Task material:
---
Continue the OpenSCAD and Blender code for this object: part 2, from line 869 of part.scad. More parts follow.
---
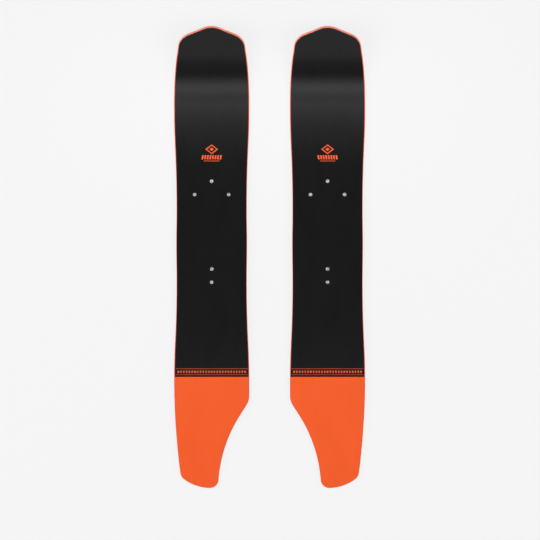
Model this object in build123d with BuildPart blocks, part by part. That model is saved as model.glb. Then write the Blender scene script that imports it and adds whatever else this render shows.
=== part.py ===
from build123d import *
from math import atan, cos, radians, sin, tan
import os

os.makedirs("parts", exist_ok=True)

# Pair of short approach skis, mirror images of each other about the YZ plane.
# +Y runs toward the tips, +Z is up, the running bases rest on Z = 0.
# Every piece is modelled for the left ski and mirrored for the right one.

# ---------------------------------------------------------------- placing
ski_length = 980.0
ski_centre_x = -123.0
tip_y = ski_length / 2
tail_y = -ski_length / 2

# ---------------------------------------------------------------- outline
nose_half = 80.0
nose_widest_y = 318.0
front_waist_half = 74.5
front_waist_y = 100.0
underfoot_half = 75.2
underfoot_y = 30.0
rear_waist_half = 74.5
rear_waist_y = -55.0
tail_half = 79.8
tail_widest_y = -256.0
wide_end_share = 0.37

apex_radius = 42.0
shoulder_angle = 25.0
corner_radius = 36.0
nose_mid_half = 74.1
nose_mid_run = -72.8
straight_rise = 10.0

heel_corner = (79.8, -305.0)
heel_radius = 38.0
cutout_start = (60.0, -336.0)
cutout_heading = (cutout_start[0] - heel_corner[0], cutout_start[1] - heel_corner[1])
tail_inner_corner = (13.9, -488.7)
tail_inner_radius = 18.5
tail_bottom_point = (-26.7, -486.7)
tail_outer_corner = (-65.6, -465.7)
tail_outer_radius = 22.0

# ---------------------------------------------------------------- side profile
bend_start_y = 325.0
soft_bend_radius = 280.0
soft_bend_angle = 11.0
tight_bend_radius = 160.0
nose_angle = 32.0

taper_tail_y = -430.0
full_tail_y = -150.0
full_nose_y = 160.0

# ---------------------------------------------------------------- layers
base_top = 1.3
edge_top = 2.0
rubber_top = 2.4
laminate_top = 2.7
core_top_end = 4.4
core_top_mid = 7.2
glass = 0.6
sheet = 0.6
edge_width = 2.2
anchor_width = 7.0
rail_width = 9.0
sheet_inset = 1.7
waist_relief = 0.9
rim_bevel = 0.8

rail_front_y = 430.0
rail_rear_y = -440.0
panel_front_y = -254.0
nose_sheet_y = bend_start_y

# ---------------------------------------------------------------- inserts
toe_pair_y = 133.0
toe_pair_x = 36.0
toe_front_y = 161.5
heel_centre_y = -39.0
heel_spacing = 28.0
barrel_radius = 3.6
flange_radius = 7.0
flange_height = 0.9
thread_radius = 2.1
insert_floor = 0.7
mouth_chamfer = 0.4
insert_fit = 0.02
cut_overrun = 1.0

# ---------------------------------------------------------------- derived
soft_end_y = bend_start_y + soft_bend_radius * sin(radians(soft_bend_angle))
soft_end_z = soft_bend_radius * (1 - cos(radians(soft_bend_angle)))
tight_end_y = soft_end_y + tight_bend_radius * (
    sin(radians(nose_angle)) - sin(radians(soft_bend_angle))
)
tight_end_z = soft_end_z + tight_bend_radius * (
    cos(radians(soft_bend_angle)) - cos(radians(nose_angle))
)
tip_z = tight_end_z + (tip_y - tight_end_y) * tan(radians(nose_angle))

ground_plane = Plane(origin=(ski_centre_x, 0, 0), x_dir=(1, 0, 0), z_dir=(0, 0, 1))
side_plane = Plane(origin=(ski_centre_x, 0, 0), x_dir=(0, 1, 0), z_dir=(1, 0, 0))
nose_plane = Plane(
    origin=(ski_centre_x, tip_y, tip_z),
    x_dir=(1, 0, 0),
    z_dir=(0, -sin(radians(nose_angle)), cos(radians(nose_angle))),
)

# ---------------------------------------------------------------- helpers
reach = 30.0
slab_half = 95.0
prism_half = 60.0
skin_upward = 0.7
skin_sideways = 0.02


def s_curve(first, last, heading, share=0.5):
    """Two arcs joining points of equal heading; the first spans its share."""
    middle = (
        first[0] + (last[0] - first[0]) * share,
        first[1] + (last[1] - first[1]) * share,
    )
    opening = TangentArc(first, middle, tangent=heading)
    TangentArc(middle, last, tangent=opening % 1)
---
Work instructions:
Your task is to retype the entries verbatim, starting with the line that holds "Model this object" and stopping after the line that holds "tail_y = -ski_length / 2".

Answer to the task:
Model this object in build123d with BuildPart blocks, part by part. That model is saved as model.glb. Then write the Blender scene script that imports it and adds whatever else this render shows.
=== part.py ===
from build123d import *
from math import atan, cos, radians, sin, tan
import os

os.makedirs("parts", exist_ok=True)

# Pair of short approach skis, mirror images of each other about the YZ plane.
# +Y runs toward the tips, +Z is up, the running bases rest on Z = 0.
# Every piece is modelled for the left ski and mirrored for the right one.

# ---------------------------------------------------------------- placing
ski_length = 980.0
ski_centre_x = -123.0
tip_y = ski_length / 2
tail_y = -ski_length / 2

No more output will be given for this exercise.